8. In the aforesaid context, it needs to be viewed as to what is the end point of authority of the Tribunal for Local Self Government Institutions. A
plain and simplicitor reading of the provisions contained in Chapter XXV(c) of the Panchayat Raj Act relating to the constitution of the Tribunal
and the provisions contained in the Tribunal Rules, may tend to suggest teat the Tribunal ends its proceedings by the passing of the final order. Rule
21 of the Tribunal Rules speaks of the consequence of the order of the Tribunal and says that the final order will affect the notice or order issued or
taken by Local Self Government Institutions or its Secretary and the effect is that such notice, order or action shall stand as such, if not interfered
with; or be modified or annulled in accordance with the final order. Therefore, the final orders contemplated in Rule 21 of the Tribunal Rules are all
those orders which result in affirmation, modification or annulment of the order of the Local Self Government Institution or its Secretary. But in
cases where orders of the Local Self Government Institution or its Secretary are set aside, directing further proceedings in terms of the statutory
provisions, a purposive and contextual appreciation of ground realities should trigger the application of Rule 25 of the Tribunal Rules. It has to be
held that, purposively and contextually, the Tribunal would, in such case, have the power to reach at the L.S.G.I. concerned and its Secretary and
other officers who defy the command of the Tribunal to take further steps. In the case in hand, the direction was Jo take further steps in the light of
what is stated in the orders of the Tribunal. Therefore, in the absence of any direction in the PR Act, Municipality Act or Tribunal Rules, as to what
the Tribunal shall do in a situation of alleged lethargy or disobedience to the directions, the Tribunal should necessarily be held to be clothed with,
and would have the power to regulate its procedure in action with the disposal of the petition in the manner in which it thinks proper. The concept
of disposal of a petition as envisaged in Rule 25 is not the mere making of an order of remand but the final disposal of the lis between the parties
which reaches the Tribunal as a revision or an appeal.

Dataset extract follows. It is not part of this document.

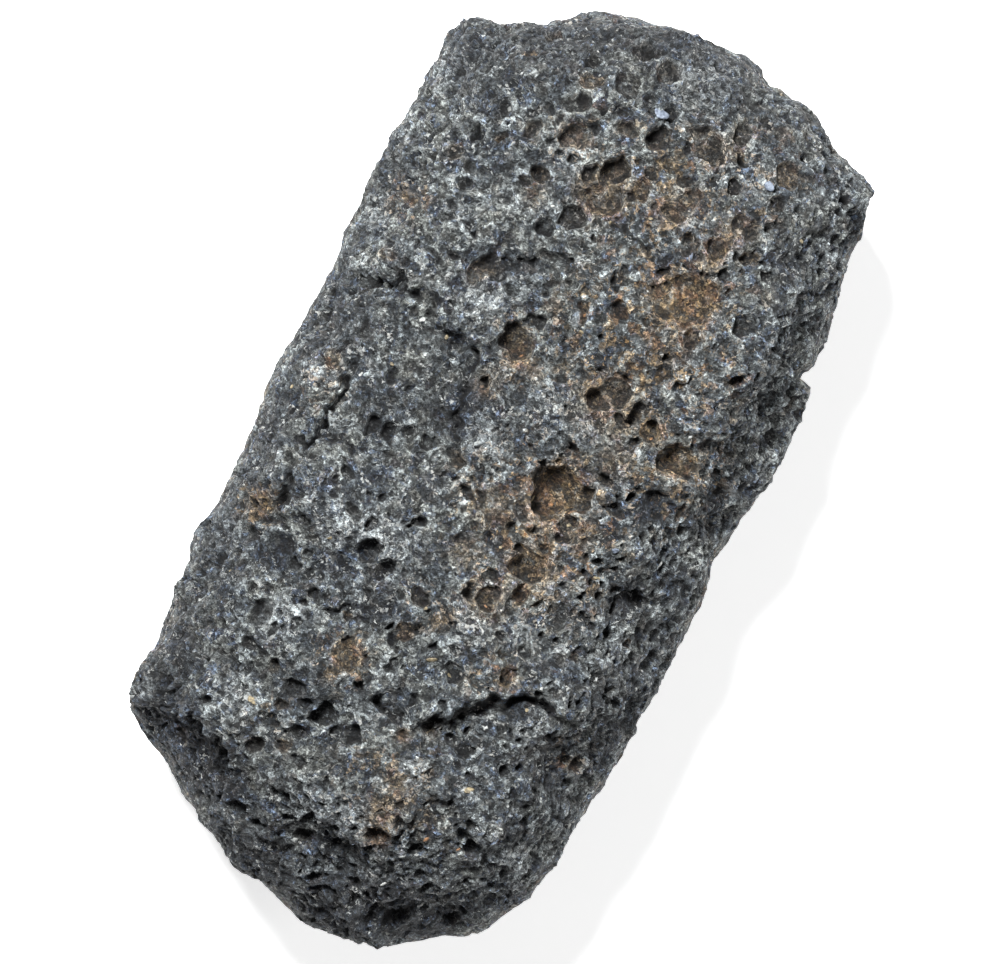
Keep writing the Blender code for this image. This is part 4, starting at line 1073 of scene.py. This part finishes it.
def basalt(settings):
    """Vesicular basalt. A mottled grey ground of grains at three sizes is tinted by the named
    patches: slate, partly painted shade, frost, with one patch of painted light, blue-black
    crystals and rust, the last two also in stray grains. The grains' brightness is a power of the
    grit, the laths, the medium grains and how far the place stands out, which paints shade into
    sunk places and lightens raised ones, partly as wear and partly as painted light. White and
    tan flecks lie over it, and sunk places and hollows are darker with painted shade."""
    n = Nodes("basalt_stone")
    pit, rust, lift, tone = (n.value(name) for name in ("pit", "rust", "lift", "tone"))
    frost_and_painted_light, slate_and_painted_shade, blue, warm = (n.value(name) for name in ("frost_and_painted_light", "slate_and_painted_shade", "blue", "warm"))
    broad, mottle, grit, crisp_noise = map(n.noise, ("broad", "mottle", "grit", "crisp"))
    clouds, crisp = n.parts(n.noise("clouds")), n.parts(crisp_noise)

    bent = n.moved("MULTIPLY_ADD", crisp_noise.outputs["Color"], (BEND, BEND, BEND), n.where)
    coarse_cells, medium_cells = n.grains(bent, COARSE_GRAINS), n.grains(bent, MEDIUM_GRAINS)
    coarse, medium = n.parts(coarse_cells), n.parts(medium_cells)
    turned = n.add("ShaderNodeVectorRotate", {"rotation_type": "AXIS_ANGLE"}, Vector=bent,
                   Axis=coarse_cells.outputs["Color"], Angle=n.times(coarse[1], LATH_TURN))
    fine = n.parts(n.grains(n.moved("MULTIPLY", turned, LATHS), 1.0))

    ground = n.mix(n.span(broad, "pale_ground"), "ground", "pale_ground")
    for pattern, name in ((mottle, "dark_mottle"), (mottle, "pale_mottle"), (tone, "dark_facet"),
                          (coarse[0], "dark_grain"), (coarse[0], "pale_grain")):
        ground = n.mix(n.span(pattern, name), ground, name)
    # Slate patches: dark stone, and painted shade on the sides, the rims and the near end.
    ground = n.mix(n.times(slate_and_painted_shade, SLATE_AND_SHADE_COVER), ground, "slate_and_painted_shade")
    # Frost patches: pale stone, one of them painted light on the steep right side.
    frost_and_light_share = n.times(frost_and_painted_light, n.span(crisp[0], "frost_and_painted_light"))
    ground = n.mix(n.times(frost_and_light_share, FROST_AND_LIGHT_COVER), ground, "frost_and_painted_light")

    placed_blue = n.times(blue, n.span(crisp[1], "blue_patch"))
    stray_blue = n.times(n.span(coarse[1], "blue_grain"), n.span(clouds[1], "blue_cloud"))
    crystal = n.most(n.most(placed_blue, stray_blue), n.span(medium[1], "small_blue"))
    crystal_colour = n.mix(n.span(fine[2], "pale_crystal"), "dark_crystal", "pale_crystal")
    ground = n.mix(n.times(crystal, CRYSTAL_COVER), ground, crystal_colour)

    stray = n.times(n.span(coarse[2], "rust_grain"), n.span(clouds[2], "rust_cloud"))
    small = n.times(n.span(medium[2], "small_rust"), n.span(clouds[2], "small_rust_cloud"))
    stray = n.times(n.most(stray, small), n.span(warm, "warmth"))
    rusty = n.most(n.times(rust, n.span(crisp[2], "rust_patch")), stray)
    rust_colour = n.mix(n.span(fine[2], "pale_rust"), "dark_rust", "pale_rust")
    rust_colour = n.mix(n.span(coarse[1], "red_rust"), rust_colour, "red_rust")
    ground = n.mix(n.times(rusty, RUST_COVER), ground, rust_colour)

    bright = n.plus(n.times(medium[0], MEDIUM_SHARE), n.times(grit, GRIT_SHARE))
    bright = n.plus(bright, n.span(fine[0], "lath_brightness"))
    # Lift: sunk places darker as painted shade, raised places paler, partly as wear and partly as
    # painted light.
    bright = n.plus(bright, n.span(lift, "lift_shade_and_light"))
    # The slate patches also dim the grains, as part of their painted shade.
    bright = n.sum("SUBTRACT", bright, n.times(slate_and_painted_shade, SLATE_AND_SHADE_SHARE))
    bright = n.sum("SUBTRACT", bright, settings.grain_level)
    ground = n.mix(1.0, ground, n.sum("POWER", BRIGHTNESS_BASE, bright), "MULTIPLY")
    flecked = n.most(n.span(clouds[0], "flecked_cloud"), frost_and_painted_light)
    tan = n.most(rusty, n.times(warm, n.span(fine[2], "tan_fleck")))
    fleck_colour = n.mix(tan, "white_fleck", "tan_fleck")
    ground = n.mix(n.times(n.span(fine[1], "fleck"), flecked), ground, fleck_colour)

    # Painted shade in sunk places.
    shaded = n.mix(n.span(lift, "sunk_shade"), ground, SUNK_SHADE, "MULTIPLY")
    # Painted shade in the deeper hollows, less in rusty ones.
    pit_shade_share = n.times(n.span(pit, "pit_shade"), n.span(rust, "pit_shade_on_rust"))
    shaded = n.mix(pit_shade_share, shaded, PIT_SHADE, "MULTIPLY")
    n.join(shaded, n.shader.inputs["Base Color"])
    n.join(n.span(mottle, "roughness"), n.shader.inputs["Roughness"])
    n.join(settings.shine, n.shader.inputs["Specular IOR Level"])

    grain_edge = n.span(medium_cells.outputs["Distance"], "grain_edge")
    height = n.plus(n.times(crisp_noise, CRISP_BUMP), grain_edge)
    n.bump(n.plus(height, n.times(grit, GRIT_BUMP)), settings.bump)
    return n.material


def mineral(kind, settings):
    """One mineral: two tones in small grains, with fine bump."""
    dark, light, roughness = MINERALS[kind]
    n = Nodes(kind + "_mineral")
    cloud = n.noise("mineral")
    tones = n.mix(n.span(cloud, "pale_mineral"), colour(*dark), colour(*light))
    n.join(tones, n.shader.inputs["Base Color"])
    ends = [roughness + change for change in ROUGH_CHANGES]
    n.join(n.carried(cloud, *ROUGH_LEVELS, *ends), n.shader.inputs["Roughness"])
    n.bump(n.times(cloud, MINERAL_BUMP), settings.mineral_bump)
    return n.material


def floor_paint():
    """Pale matt floor, lit softly from beneath like a light table."""
    material = bpy.data.materials.new("pale_floor")
    material.use_nodes = True
    inputs = material.node_tree.nodes["Principled BSDF"].inputs
    inputs["Base Color"].default_value = (FLOOR_GREY, FLOOR_GREY, FLOOR_GREY, 1.0)
    inputs["Emission Color"].default_value = WHITE
    inputs["Emission Strength"].default_value = FLOOR_GLOW
    inputs["Roughness"].default_value = FLOOR_ROUGHNESS
    return material


# ------------------------------------------------------------------ settings
class LavaRockShape(bpy.types.PropertyGroup):
    """How finely the rock is worn."""

    grid_step: bpy.props.FloatProperty(
        name="Grid step", description="Side of one grid cell, in millimetres", default=0.26, min=0.1)
    roundness: bpy.props.FloatProperty(
        name="Edge sharpness", description="Higher gives sharper edges between faces", default=22.0)
    triangles: bpy.props.IntProperty(
        name="Triangles", description="Triangles kept after thinning", default=198000)
    spared_from: bpy.props.FloatProperty(
        name="Spared from", description="Height over which more triangles are kept, in millimetres",
        default=5.0)
    upper_worth: bpy.props.FloatProperty(
        name="Upper worth", description="Thinning is held back so much over that height",
        default=0.8)
    lower_worth: bpy.props.FloatProperty(
        name="Lower worth", description="Thinning is held back so much under it", default=0.5)
    rest_cut: bpy.props.FloatProperty(
        name="Rest cut", description="Depth the resting patch is cut, in millimetres", default=2.3)
    rest_play: bpy.props.FloatProperty(
        name="Rest play", description="Points this near the patch lie on it, in millimetres",
        default=0.08)


class LavaRockSurface(bpy.types.PropertyGroup):
    """How the stone looks."""

    bump: bpy.props.FloatProperty(
        name="Bump", description="Strength of the fine relief", default=0.9, min=0.0, max=1.0)
    mineral_bump: bpy.props.FloatProperty(
        name="Mineral bump", description="Strength of the crystals' fine relief", default=0.5)
    shine: bpy.props.FloatProperty(
        name="Shine", description="Strength of the stone's reflections", default=0.4)
    grain_level: bpy.props.FloatProperty(
        name="Grain level", description="Higher makes the stone darker", default=3.94)


class LavaRockStage(bpy.types.PropertyGroup):
    """Floor, lights and camera."""

    lean: bpy.props.FloatProperty(
        name="Lean", description="Turn of the rock's long axis in the picture",
        default=0.4538, subtype="ANGLE")
    distance: bpy.props.FloatProperty(
        name="Distance", description="Camera height over the rock's widest level",
        default=3.0, unit="LENGTH")
    view_width: bpy.props.FloatProperty(
        name="View width", description="Width of the picture at the rock's widest level",
        default=0.1195, unit="LENGTH")


# ------------------------------------------------------------------ operators
class LAVA_OT_rock(bpy.types.Operator):
    """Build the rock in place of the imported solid"""

    bl_idname = "lava.rock"
    bl_label = "Rock"

    def execute(self, context):
        shape = context.scene.lava_shape
        points, faces, looks = worn_rock(shape.grid_step, shape.roundness)
        patch = np.percentile(points[:, 2], LOWEST) + shape.rest_cut
        spared = points[:, 2] > shape.spared_from
        points[:, 2] = np.maximum(points[:, 2], patch) - patch
        draft = object_of("rock", points, faces, looks)
        rock = thinned(draft, shape.triangles, spared, (shape.upper_worth, shape.lower_worth))
        points = set_down(read_points(rock.data), shape.rest_play)
        stretch, shift = box_fit(points)
        fitted = points * stretch + shift
        rock.data.vertices.foreach_set("co", fitted.astype(np.float32).ravel())
        rock.data.update()
        rock["stretch"], rock["shift"] = stretch.tolist(), shift.tolist()
        rock.data.shade_smooth()
        rock.data.materials.append(basalt(context.scene.lava_surface))
        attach(rock, BODY)
        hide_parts(NODE)
        return {"FINISHED"}


class LAVA_OT_crystals(bpy.types.Operator):
    """Set the crystals that show on the rock's top, one piece for each kind"""

    bl_idname = "lava.crystals"
    bl_label = "Crystals"

    def execute(self, context):
        rock = bpy.data.objects["rock"]
        points, normals = read_points(rock.data), read_points(rock.data, "normal")
        stretch, shift = np.array(rock["stretch"]), np.array(rock["shift"])
        for kind, table in CRYSTALS.items():
            seated = seated_crystals(table, points, normals, stretch, shift)
            crystals = object_of(kind + "_crystals", *seated)
            crystals.data.materials.append(mineral(kind, context.scene.lava_surface))
            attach(crystals, BODY)
            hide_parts(NODE)
        return {"FINISHED"}


class LAVA_OT_stage(bpy.types.Operator):
    """Make the pale floor, the soft lights and the camera"""

    bl_idname = "lava.stage"
    bl_label = "Stage"

    def execute(self, context):
        stage = context.scene.lava_stage
        mesh = bpy.data.meshes.new("floor")
        half, level = FLOOR_HALF, FLOOR_LEVEL
        turns = ((-1, -1), (1, -1), (1, 1), (-1, 1))
        corners = [(half * x, half * y, level) for x, y in turns]
        mesh.from_pydata(corners, [], [(0, 1, 2, 3)])
        mesh.materials.append(floor_paint())
        floor = linked("floor", mesh)

        right = Vector((np.cos(stage.lean), np.sin(stage.lean), 0.0))
        up = Vector((-right.y, right.x, 0.0))
        for name, across, along, height, size, power in LAMPS:
            lamp = bpy.data.lights.new(name, "AREA")
            lamp.shape = "DISK"
            lamp.size = size
            lamp.energy = power
            made = linked(name, lamp)
            made.location = right * across + up * along + Vector((0.0, 0.0, height))
            aim = (LAMP_AIM - made.location).to_track_quat("-Z", "Y")
            made.rotation_euler = aim.to_euler()
        world = bpy.data.worlds.new("studio")
        world.use_nodes = True
        sky = world.node_tree.nodes["Background"]
        sky.inputs["Color"].default_value = WHITE
        sky.inputs["Strength"].default_value = SKY
        context.scene.world = world

        data = bpy.data.cameras.new("camera")
        data.sensor_fit = "HORIZONTAL"
        data.lens = data.sensor_width * stage.distance / stage.view_width
        data.clip_start = 0.01
        camera = linked("camera", data)
        over = Vector((0.0, 0.0, 1.0))
        turn = Matrix((right, up, over)).transposed().to_4x4()
        camera.matrix_world = Matrix.Translation(LOOKED_AT + over * stage.distance) @ turn
        context.scene.camera = camera
        context.scene.view_settings.view_transform = "Standard"
        return {"FINISHED"}


class LAVA_PT_panel(bpy.types.Panel):
    """Buttons for the rock and its stage"""

    bl_idname = "LAVA_PT_panel"
    bl_label = "Lava rock"
    bl_space_type = "VIEW_3D"
    bl_region_type = "UI"
    bl_category = "Lava rock"

    def draw(self, context):
        for operator in OPERATORS:
            self.layout.operator(operator.bl_idname)


SETTINGS = (
    ("lava_shape", LavaRockShape),
    ("lava_surface", LavaRockSurface),
    ("lava_stage", LavaRockStage),
)
OPERATORS = (LAVA_OT_rock, LAVA_OT_crystals, LAVA_OT_stage)


def register():
    """Register the settings, operators and panel."""
    for name, group in SETTINGS:
        bpy.utils.register_class(group)
        setattr(bpy.types.Scene, name, bpy.props.PointerProperty(type=group))
    for kind in (*OPERATORS, LAVA_PT_panel):
        bpy.utils.register_class(kind)


def unregister():
    """Take back what register() did."""
    for kind in reversed((*OPERATORS, LAVA_PT_panel)):
        bpy.utils.unregister_class(kind)
    for name, group in reversed(SETTINGS):
        delattr(bpy.types.Scene, name)
        bpy.utils.unregister_class(group)


def main():
    """Build everything in order."""
    register()
    bpy.ops.lava.rock()
    bpy.ops.lava.crystals()
    bpy.ops.lava.stage()


if __name__ == "__main__":
    main()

9. Where the Tribunal, after setting aside the decisions already taken by the Secretary, issues an order directing the Secretary of a Corporation to
decide on an issue, the time frame within which the further proceedings should commence and conclude ought to be the shortest possible time for a
statutory authority to conclude a statutory proceedings under the PR Act or Municipality Act, as the case may be. Dereliction of duty in this
regard, tantamounting to maladministration, if demonstrated in the office of any public authority falling under the Municipality Act or the PR Act,
would make that authority amenable to the jurisdiction of the Ombudsman for Local Self Government Institutions in terms of the provisions of
Chapter XXV(b) of the PR Act. The Corporation, though a statutory body, is a constitutional institution, in as much as it is envisaged in terms of
the 74th Amendment to the Constitution. The primary constitutional goal of that amendment is to provide Local Self Government Institutions
(LSGI) as independent institutions and confer them the power to ensure local self governance. The statutory duties of the officers of Municipalities
and Corporations under the Kerala Municipality Act, 1994 vest in them statutory as well as a constitutional obligation to perform such duties in
terms of the Constitution and the laws. Bereft of their such performance, their continuance in office may even be purposeless. Laudable objects are
sought to be achieved by the constitution of the Ombudsman for Local Self Government Institutions, a pioneer and salutary one in the State of
Kerala. That the L.S.G.I. officials are not expected to shirk their duties and responsibilities or sleep over the files and let people run pillar to post
for relief; or otherwise, seek refuge from unlawful forces to secure their needs, is among the clear legislative dictates of having such a machinery. In
the hierarchy of adjudicatory process under the PR Act or Municipality Act, an L.S.G.I. and its Secretary stand lower to the Tribunal and are duty
bound to carry out the commands of the Tribunal. If they refuse to do so, that would be nothing short of maladministration and failure to perform
the duty to exercise statutory power coming under the relevant legislations. Adverting to Section 271F(e), ''maladministration'' means different
shades of acts and omissions which fall under the two limbs of that definition clause. Unreasonable, unjust, oppressive, discriminatory or nepotist
administrative action, procedure or practice, which may lead the illegitimate gain or loss or denial of deserving benefits and willful negligence or
delay in taking action would fall within the term maladministration. Administrative procedure which will result in loss, waste or misuse of funds, by
malfeasance or misfeasance, would also lead to maladministration. An affirmation that a Local Self Government Institution had defaulted or acted in
excess of its powers in the discharge of its functions imposed on it by law in implementing lawful orders and directions of the Government, may
also fall within the term ''allegation'' for the purpose of action by Ombudsman. It also needs to be mentioned that the Tribunal would also be well
within authority, in appropriate cases; not essentially the one in hand; to make appropriate recommendations to the Ombudsman for further action
for maladministration and corruption, if necessary.
For the aforesaid reasons, this Writ Petition is ordered directing that if the petitioner moves the Tribunal for further orders, it would consider issuing
further directions as may be called for on the facts of the case. Equally, the petitioners could seek relief from the Ombudsman in accordance with
law in the light of what is laid down above. With the aforesaid jurisdictions being available as alternate efficacious remedies, I do not find any
ground to grant any further relief. Writ Petition ordered thus, without entering on the merits of the controversy.